### SHORT PROBLEM
Begin with the line that contains "What build123d script" and continue down through the line that contains "FOOT_TOP = [(2.9, 3.6), (2.1, 3.2)]"; reproduce those lines exactly and only those.

### SUPPLIED MATERIAL
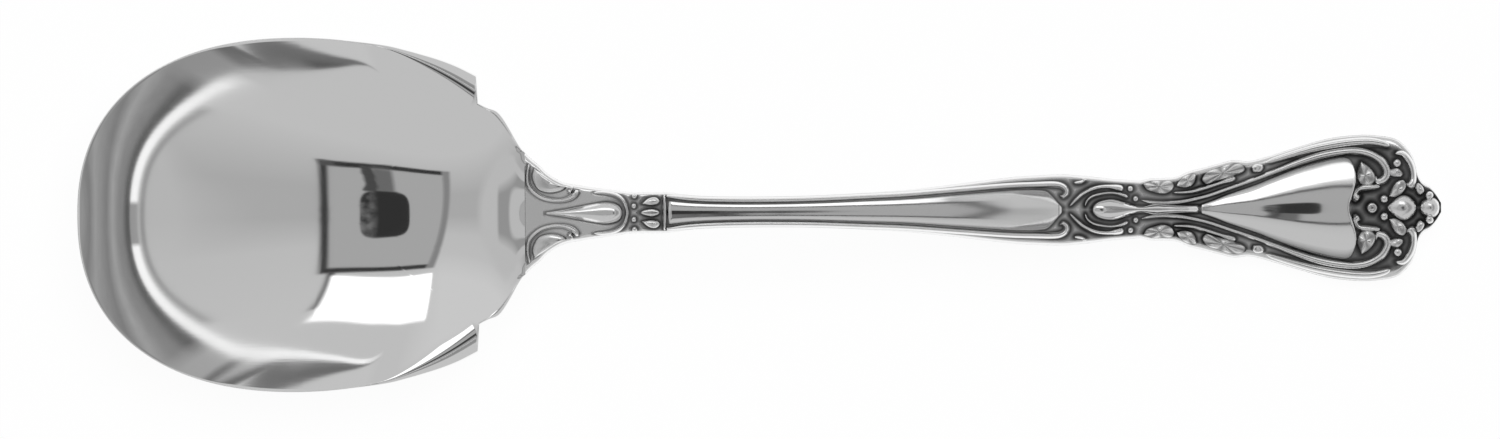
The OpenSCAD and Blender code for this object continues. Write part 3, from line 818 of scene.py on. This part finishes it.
* * *
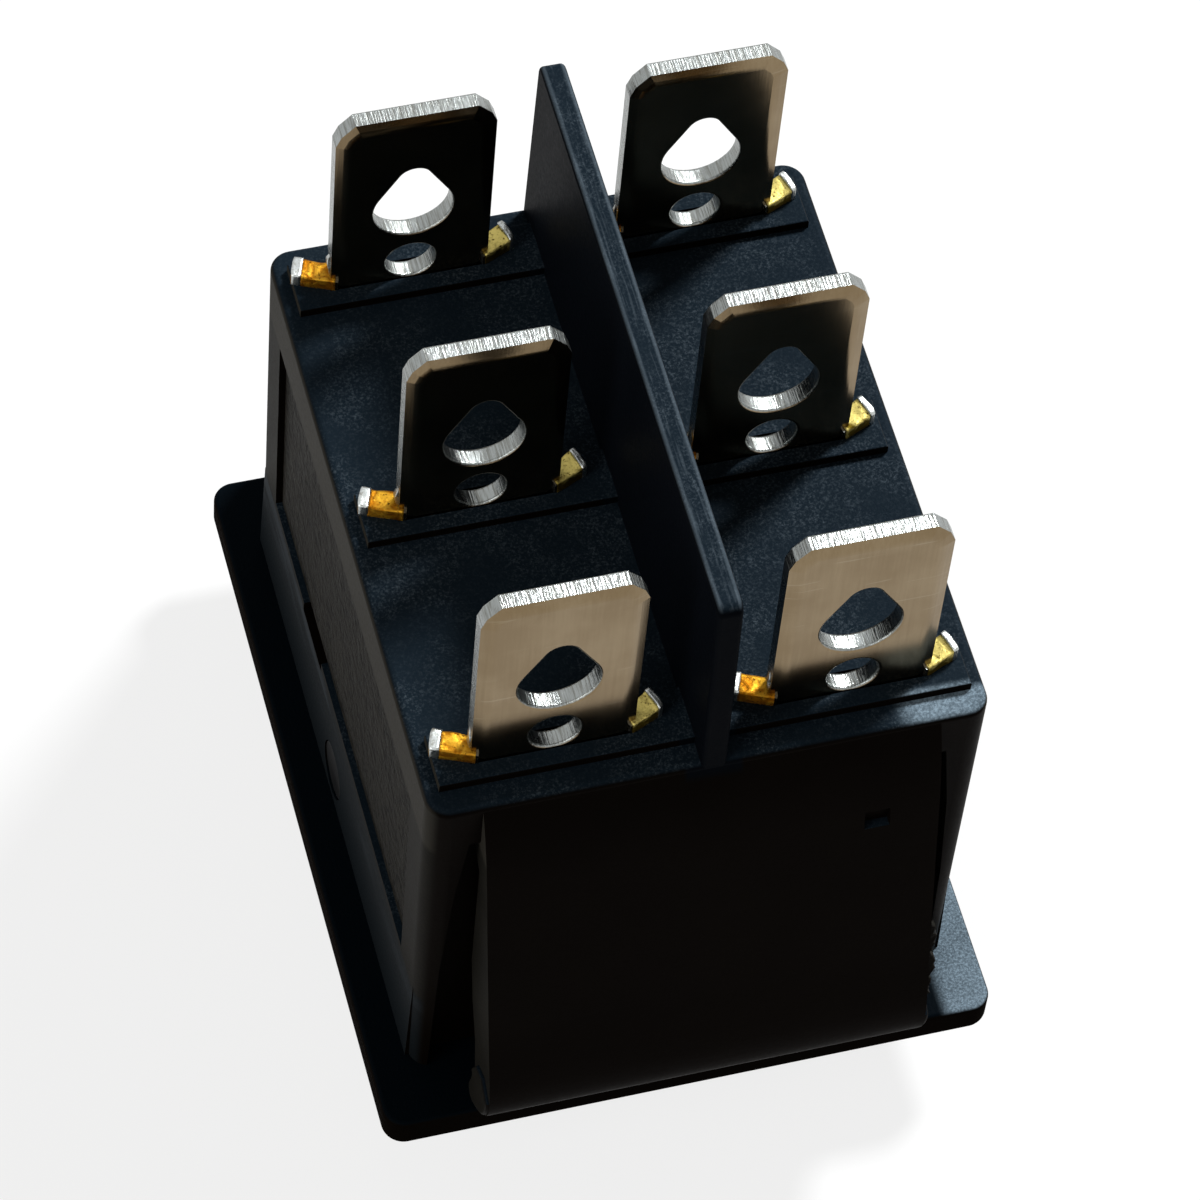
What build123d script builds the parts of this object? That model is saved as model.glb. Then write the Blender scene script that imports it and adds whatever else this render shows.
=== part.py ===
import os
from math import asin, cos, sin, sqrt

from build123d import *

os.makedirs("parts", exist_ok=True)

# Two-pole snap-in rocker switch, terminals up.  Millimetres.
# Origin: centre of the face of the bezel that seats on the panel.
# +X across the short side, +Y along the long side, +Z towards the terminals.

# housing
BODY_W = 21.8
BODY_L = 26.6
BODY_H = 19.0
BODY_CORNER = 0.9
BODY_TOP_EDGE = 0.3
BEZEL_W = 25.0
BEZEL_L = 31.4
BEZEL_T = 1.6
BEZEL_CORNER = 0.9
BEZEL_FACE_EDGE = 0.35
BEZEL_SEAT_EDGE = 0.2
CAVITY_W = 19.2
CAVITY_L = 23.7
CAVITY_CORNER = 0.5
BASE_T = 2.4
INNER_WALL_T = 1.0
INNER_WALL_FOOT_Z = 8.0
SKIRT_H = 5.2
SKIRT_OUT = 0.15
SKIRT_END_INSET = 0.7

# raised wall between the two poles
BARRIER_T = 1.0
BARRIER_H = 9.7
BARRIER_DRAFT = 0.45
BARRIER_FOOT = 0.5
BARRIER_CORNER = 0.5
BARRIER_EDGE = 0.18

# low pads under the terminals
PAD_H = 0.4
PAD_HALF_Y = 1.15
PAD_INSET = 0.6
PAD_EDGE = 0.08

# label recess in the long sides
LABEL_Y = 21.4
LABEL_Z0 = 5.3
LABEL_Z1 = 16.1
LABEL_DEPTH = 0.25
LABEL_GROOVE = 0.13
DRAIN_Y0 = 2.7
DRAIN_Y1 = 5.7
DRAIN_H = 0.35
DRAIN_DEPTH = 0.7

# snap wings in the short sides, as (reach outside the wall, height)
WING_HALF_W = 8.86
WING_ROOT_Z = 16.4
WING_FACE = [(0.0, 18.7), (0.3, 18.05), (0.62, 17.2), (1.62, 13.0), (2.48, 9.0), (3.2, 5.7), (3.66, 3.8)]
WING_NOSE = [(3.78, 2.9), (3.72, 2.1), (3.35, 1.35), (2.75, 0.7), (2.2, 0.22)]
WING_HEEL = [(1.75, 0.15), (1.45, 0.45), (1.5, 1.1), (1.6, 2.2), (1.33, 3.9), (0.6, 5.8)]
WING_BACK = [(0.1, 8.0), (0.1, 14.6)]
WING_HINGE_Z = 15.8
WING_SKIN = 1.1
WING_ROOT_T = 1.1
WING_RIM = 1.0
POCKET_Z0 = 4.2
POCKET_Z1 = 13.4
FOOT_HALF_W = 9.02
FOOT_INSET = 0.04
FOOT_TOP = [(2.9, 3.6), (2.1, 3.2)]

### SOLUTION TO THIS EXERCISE
What build123d script builds the parts of this object? That model is saved as model.glb. Then write the Blender scene script that imports it and adds whatever else this render shows.
=== part.py ===
import os
from math import asin, cos, sin, sqrt

from build123d import *

os.makedirs("parts", exist_ok=True)

# Two-pole snap-in rocker switch, terminals up.  Millimetres.
# Origin: centre of the face of the bezel that seats on the panel.
# +X across the short side, +Y along the long side, +Z towards the terminals.

# housing
BODY_W = 21.8
BODY_L = 26.6
BODY_H = 19.0
BODY_CORNER = 0.9
BODY_TOP_EDGE = 0.3
BEZEL_W = 25.0
BEZEL_L = 31.4
BEZEL_T = 1.6
BEZEL_CORNER = 0.9
BEZEL_FACE_EDGE = 0.35
BEZEL_SEAT_EDGE = 0.2
CAVITY_W = 19.2
CAVITY_L = 23.7
CAVITY_CORNER = 0.5
BASE_T = 2.4
INNER_WALL_T = 1.0
INNER_WALL_FOOT_Z = 8.0
SKIRT_H = 5.2
SKIRT_OUT = 0.15
SKIRT_END_INSET = 0.7

# raised wall between the two poles
BARRIER_T = 1.0
BARRIER_H = 9.7
BARRIER_DRAFT = 0.45
BARRIER_FOOT = 0.5
BARRIER_CORNER = 0.5
BARRIER_EDGE = 0.18

# low pads under the terminals
PAD_H = 0.4
PAD_HALF_Y = 1.15
PAD_INSET = 0.6
PAD_EDGE = 0.08

# label recess in the long sides
LABEL_Y = 21.4
LABEL_Z0 = 5.3
LABEL_Z1 = 16.1
LABEL_DEPTH = 0.25
LABEL_GROOVE = 0.13
DRAIN_Y0 = 2.7
DRAIN_Y1 = 5.7
DRAIN_H = 0.35
DRAIN_DEPTH = 0.7

# snap wings in the short sides, as (reach outside the wall, height)
WING_HALF_W = 8.86
WING_ROOT_Z = 16.4
WING_FACE = [(0.0, 18.7), (0.3, 18.05), (0.62, 17.2), (1.62, 13.0), (2.48, 9.0), (3.2, 5.7), (3.66, 3.8)]
WING_NOSE = [(3.78, 2.9), (3.72, 2.1), (3.35, 1.35), (2.75, 0.7), (2.2, 0.22)]
WING_HEEL = [(1.75, 0.15), (1.45, 0.45), (1.5, 1.1), (1.6, 2.2), (1.33, 3.9), (0.6, 5.8)]
WING_BACK = [(0.1, 8.0), (0.1, 14.6)]
WING_HINGE_Z = 15.8
WING_SKIN = 1.1
WING_ROOT_T = 1.1
WING_RIM = 1.0
POCKET_Z0 = 4.2
POCKET_Z1 = 13.4
FOOT_HALF_W = 9.02
FOOT_INSET = 0.04
FOOT_TOP = [(2.9, 3.6), (2.1, 3.2)]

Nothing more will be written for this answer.